| GIVEN MATERIAL |
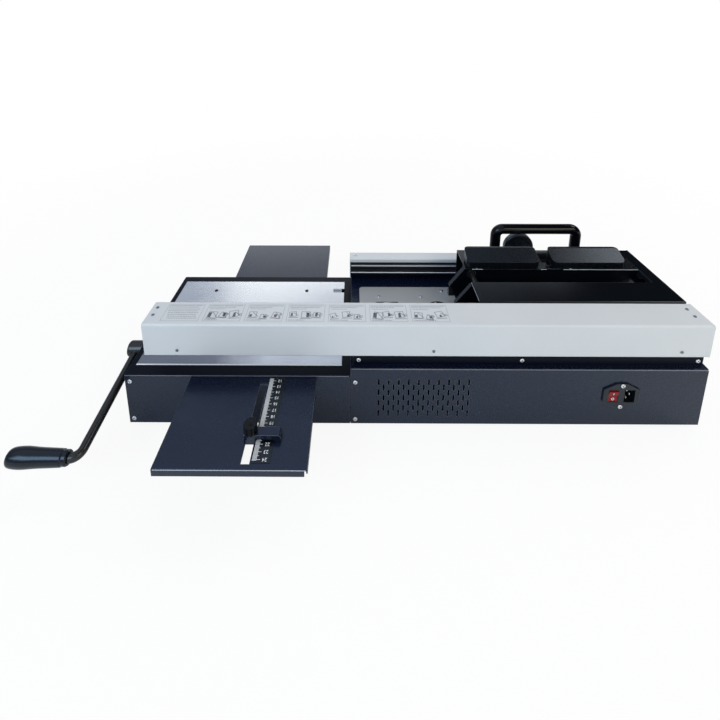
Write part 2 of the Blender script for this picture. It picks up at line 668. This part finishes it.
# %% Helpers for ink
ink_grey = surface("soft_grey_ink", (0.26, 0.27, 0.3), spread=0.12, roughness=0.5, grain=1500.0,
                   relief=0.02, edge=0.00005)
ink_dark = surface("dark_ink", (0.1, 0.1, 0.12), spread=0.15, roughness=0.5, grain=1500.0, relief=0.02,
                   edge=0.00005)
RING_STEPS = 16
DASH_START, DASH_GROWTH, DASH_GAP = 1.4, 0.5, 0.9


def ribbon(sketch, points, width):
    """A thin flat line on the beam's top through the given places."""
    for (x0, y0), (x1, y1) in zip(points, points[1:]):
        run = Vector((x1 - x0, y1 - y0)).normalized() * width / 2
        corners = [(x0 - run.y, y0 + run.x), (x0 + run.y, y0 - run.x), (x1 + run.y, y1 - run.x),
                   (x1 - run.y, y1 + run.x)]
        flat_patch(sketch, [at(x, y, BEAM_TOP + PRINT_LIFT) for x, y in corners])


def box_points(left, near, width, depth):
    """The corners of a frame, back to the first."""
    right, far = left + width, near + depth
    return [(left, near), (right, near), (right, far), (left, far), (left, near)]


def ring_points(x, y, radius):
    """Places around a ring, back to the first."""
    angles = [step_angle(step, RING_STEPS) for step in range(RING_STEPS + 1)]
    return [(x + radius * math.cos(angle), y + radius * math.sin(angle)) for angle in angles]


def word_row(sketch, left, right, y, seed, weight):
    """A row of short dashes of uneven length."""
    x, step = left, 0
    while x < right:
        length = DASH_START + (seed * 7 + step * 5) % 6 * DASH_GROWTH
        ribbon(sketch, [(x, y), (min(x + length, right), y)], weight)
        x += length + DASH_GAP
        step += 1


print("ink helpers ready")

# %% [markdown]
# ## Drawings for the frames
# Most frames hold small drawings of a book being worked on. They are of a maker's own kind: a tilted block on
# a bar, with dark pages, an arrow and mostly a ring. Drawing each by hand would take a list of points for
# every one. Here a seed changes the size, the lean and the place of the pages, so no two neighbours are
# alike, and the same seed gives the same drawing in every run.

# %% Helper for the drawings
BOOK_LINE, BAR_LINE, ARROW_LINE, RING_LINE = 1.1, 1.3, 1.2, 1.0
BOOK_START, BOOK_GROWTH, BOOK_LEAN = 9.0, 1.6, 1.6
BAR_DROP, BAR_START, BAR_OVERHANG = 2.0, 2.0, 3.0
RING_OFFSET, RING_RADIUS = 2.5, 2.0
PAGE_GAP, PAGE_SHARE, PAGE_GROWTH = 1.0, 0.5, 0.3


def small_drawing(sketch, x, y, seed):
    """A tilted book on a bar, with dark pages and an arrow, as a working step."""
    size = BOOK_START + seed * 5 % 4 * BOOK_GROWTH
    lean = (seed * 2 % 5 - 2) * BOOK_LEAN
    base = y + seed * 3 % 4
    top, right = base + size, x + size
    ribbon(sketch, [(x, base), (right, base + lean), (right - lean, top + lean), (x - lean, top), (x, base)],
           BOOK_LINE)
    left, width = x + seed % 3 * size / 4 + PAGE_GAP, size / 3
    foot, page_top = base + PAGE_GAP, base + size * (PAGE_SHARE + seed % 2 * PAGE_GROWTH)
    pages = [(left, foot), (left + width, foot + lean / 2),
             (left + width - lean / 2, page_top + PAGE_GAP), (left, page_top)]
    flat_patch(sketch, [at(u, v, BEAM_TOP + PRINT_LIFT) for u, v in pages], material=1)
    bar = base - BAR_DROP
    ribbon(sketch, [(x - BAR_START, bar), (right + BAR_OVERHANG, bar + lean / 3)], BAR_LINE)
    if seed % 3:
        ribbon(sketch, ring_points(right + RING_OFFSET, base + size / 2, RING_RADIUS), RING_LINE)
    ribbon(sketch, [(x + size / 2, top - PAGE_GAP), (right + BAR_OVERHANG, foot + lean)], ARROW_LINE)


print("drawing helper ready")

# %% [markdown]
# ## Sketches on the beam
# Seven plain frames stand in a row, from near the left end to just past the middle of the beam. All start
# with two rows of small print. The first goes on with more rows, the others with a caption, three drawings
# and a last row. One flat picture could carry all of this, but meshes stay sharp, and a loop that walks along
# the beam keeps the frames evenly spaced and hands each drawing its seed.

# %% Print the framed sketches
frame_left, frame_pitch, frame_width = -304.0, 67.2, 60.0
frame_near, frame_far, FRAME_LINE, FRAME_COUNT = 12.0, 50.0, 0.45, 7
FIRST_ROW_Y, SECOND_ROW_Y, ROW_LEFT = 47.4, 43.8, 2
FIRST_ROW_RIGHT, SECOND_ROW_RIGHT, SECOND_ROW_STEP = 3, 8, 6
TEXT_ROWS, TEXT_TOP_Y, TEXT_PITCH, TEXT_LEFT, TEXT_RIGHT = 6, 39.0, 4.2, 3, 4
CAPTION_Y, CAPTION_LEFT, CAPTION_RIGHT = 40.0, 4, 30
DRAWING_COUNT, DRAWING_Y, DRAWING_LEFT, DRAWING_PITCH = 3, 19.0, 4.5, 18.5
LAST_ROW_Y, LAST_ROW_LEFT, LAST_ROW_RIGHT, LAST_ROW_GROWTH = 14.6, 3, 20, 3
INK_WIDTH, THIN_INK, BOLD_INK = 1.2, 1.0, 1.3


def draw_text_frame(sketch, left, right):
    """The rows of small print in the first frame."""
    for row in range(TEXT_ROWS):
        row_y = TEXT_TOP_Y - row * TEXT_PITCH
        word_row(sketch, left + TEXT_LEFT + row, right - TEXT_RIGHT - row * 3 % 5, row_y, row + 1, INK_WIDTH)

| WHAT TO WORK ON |
In the listing above, reproduce the first line and each one after it through the line that contains "return [(x +".

| SOLUTION FOR THIS EXERCISE |
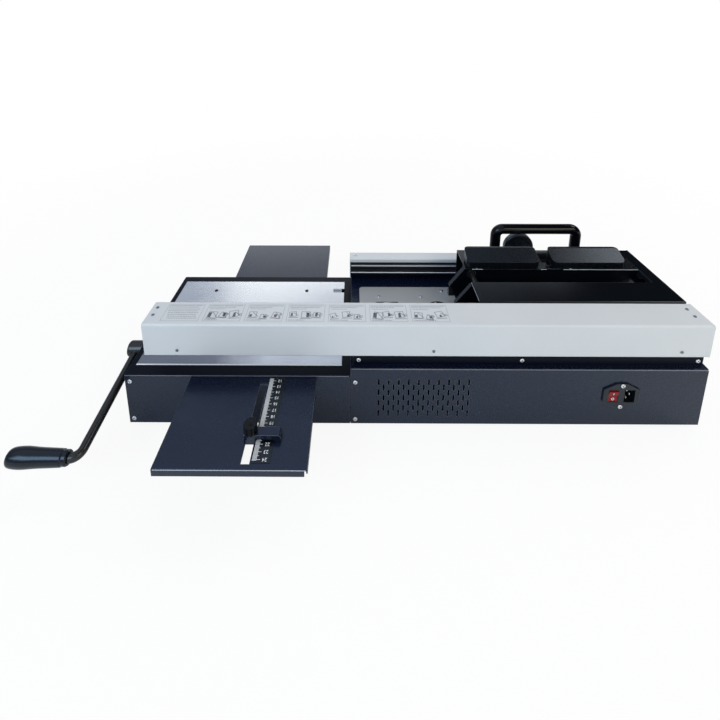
Write part 2 of the Blender script for this picture. It picks up at line 668. This part finishes it.
# %% Helpers for ink
ink_grey = surface("soft_grey_ink", (0.26, 0.27, 0.3), spread=0.12, roughness=0.5, grain=1500.0,
                   relief=0.02, edge=0.00005)
ink_dark = surface("dark_ink", (0.1, 0.1, 0.12), spread=0.15, roughness=0.5, grain=1500.0, relief=0.02,
                   edge=0.00005)
RING_STEPS = 16
DASH_START, DASH_GROWTH, DASH_GAP = 1.4, 0.5, 0.9


def ribbon(sketch, points, width):
    """A thin flat line on the beam's top through the given places."""
    for (x0, y0), (x1, y1) in zip(points, points[1:]):
        run = Vector((x1 - x0, y1 - y0)).normalized() * width / 2
        corners = [(x0 - run.y, y0 + run.x), (x0 + run.y, y0 - run.x), (x1 + run.y, y1 - run.x),
                   (x1 - run.y, y1 + run.x)]
        flat_patch(sketch, [at(x, y, BEAM_TOP + PRINT_LIFT) for x, y in corners])


def box_points(left, near, width, depth):
    """The corners of a frame, back to the first."""
    right, far = left + width, near + depth
    return [(left, near), (right, near), (right, far), (left, far), (left, near)]


def ring_points(x, y, radius):
    """Places around a ring, back to the first."""
    angles = [step_angle(step, RING_STEPS) for step in range(RING_STEPS + 1)]
    return [(x + radius * math.cos(angle), y + radius * math.sin(angle)) for angle in angles]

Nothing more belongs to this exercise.